The school was surrounded by extensive property, providing the students with elaborate outdoor surroundings. “The buildings are magnificently situated, just a convenient distance from the water front, and the grounds, consisting of a small fraction of less than six acres, finely laid out in broad graveled walks, arbors, croquet grounds, play yards, gardens, vineyard, etc., having numerous large fruit and shade trees, and altogether making surroundings of a most cheerful and interesting character.”

Of great importance naturally were the teachers. It is fascinating to observe how much importance was given to musical education. “Mrs. Lynch will be the Principal,” the Benicia New Era continued, “Miss Martha Hathaway, a very excellent teacher, will be the leading assistant; Miss Susan Morgan, of Oakland, a most desirable acquisition to the establishment, will have charge of the scholars in vocal music; Mrs. L. Roger, wife of Pro. Roger of St. Augustine College, will give the instruction in French; Prof. Corbaz, a late arrival on the Coast with the very highest recommendations, will be the instructor of piano and instrumental music; Miss Hattie Riddell, of this place, a young lady whose attainments in the arts have given her more than a local reputation, will be the teacher in drawing and painting.

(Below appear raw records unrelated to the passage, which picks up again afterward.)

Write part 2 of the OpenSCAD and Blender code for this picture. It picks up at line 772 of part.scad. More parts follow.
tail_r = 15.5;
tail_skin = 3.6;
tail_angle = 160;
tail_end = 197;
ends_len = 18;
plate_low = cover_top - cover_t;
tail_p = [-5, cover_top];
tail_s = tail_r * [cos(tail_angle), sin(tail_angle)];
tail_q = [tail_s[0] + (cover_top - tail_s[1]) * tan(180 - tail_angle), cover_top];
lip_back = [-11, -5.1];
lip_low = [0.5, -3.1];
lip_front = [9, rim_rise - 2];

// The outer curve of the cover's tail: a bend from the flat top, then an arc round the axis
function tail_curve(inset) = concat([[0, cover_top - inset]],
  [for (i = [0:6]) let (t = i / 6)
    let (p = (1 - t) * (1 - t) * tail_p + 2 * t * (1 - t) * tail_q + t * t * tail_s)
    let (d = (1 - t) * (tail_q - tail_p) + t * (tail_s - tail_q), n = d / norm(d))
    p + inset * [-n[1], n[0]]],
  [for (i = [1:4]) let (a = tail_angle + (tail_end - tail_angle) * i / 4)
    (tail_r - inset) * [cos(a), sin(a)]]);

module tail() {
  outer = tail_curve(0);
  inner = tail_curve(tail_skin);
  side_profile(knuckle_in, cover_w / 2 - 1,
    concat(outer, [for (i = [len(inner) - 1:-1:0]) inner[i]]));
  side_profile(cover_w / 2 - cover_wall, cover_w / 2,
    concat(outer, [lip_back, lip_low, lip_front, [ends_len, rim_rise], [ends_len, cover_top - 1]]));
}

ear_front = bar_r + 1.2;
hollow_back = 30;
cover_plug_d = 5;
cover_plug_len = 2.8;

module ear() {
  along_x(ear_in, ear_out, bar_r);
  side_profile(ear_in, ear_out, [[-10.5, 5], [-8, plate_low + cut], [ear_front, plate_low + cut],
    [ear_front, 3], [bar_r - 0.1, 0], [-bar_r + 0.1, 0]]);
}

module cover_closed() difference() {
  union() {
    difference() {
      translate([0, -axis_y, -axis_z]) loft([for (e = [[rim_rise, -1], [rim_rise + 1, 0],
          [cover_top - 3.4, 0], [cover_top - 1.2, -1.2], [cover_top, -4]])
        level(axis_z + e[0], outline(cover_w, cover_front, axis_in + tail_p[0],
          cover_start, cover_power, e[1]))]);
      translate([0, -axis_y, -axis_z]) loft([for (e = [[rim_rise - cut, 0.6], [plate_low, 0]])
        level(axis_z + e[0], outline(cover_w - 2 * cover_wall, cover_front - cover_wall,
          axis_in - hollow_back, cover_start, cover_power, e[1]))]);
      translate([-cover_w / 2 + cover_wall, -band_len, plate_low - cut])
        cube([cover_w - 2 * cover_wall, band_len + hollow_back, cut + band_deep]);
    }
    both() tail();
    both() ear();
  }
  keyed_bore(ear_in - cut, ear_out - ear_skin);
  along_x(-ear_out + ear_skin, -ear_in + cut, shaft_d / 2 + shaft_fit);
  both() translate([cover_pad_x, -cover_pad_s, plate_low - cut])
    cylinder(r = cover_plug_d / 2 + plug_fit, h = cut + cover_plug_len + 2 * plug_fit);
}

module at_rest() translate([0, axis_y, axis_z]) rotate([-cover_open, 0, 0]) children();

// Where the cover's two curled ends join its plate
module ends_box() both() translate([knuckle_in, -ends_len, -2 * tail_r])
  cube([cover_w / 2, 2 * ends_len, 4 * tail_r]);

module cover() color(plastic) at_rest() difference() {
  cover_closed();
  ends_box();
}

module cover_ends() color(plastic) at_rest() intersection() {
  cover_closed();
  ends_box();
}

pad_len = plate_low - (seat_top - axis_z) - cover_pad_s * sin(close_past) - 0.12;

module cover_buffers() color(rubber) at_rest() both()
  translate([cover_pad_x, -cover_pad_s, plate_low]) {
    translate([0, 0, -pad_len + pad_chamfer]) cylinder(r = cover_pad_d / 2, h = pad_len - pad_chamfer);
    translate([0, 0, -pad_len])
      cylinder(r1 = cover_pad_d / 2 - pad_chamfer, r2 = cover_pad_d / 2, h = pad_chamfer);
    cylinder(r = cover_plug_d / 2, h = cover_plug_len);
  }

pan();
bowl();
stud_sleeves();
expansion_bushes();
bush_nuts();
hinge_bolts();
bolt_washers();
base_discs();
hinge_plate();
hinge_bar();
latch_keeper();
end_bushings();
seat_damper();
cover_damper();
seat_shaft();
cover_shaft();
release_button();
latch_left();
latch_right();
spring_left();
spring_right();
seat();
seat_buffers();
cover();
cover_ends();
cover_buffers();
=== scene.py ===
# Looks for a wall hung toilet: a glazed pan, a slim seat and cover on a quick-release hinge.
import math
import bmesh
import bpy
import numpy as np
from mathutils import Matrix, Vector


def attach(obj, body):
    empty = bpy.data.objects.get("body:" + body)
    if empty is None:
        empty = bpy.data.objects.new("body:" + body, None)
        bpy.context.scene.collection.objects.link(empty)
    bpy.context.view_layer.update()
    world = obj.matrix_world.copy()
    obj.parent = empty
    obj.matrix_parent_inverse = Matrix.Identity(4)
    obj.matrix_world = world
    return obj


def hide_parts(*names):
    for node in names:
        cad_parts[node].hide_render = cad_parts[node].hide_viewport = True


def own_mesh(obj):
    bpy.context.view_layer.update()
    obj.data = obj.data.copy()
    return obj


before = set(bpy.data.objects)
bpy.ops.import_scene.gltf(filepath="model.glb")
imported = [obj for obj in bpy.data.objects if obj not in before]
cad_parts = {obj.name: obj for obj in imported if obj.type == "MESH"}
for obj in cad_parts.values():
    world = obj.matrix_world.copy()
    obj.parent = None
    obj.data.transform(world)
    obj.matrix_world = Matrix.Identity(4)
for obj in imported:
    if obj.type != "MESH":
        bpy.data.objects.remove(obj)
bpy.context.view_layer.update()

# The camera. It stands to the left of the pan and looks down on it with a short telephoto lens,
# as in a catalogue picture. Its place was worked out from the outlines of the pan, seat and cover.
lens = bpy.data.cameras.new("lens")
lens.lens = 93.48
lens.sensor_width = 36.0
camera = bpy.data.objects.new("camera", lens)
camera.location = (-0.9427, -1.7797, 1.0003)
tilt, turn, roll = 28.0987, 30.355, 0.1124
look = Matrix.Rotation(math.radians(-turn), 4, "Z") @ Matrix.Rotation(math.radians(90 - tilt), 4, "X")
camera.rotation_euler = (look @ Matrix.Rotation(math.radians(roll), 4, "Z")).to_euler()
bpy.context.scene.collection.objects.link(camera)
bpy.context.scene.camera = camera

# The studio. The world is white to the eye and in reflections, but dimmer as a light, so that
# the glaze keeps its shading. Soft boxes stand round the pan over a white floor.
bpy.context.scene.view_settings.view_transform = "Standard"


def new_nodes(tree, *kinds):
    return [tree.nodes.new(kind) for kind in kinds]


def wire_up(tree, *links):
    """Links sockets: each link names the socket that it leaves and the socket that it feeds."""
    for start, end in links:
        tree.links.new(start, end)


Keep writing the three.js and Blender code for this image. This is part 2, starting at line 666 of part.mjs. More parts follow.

These, with the valuable assistance of Judge Lynch, will make a most excellent corps of teachers. As the school fills up it is the intention to secure additional teachers.”

The school continued to flourish under the care of Mrs. Atkins Lynch until her death in September 1881. It was then sold one final time, to Paul Pioda, whose wife was herself a graduate of the Seminary. The couple ran the school until 1886, when it finally closed down forever.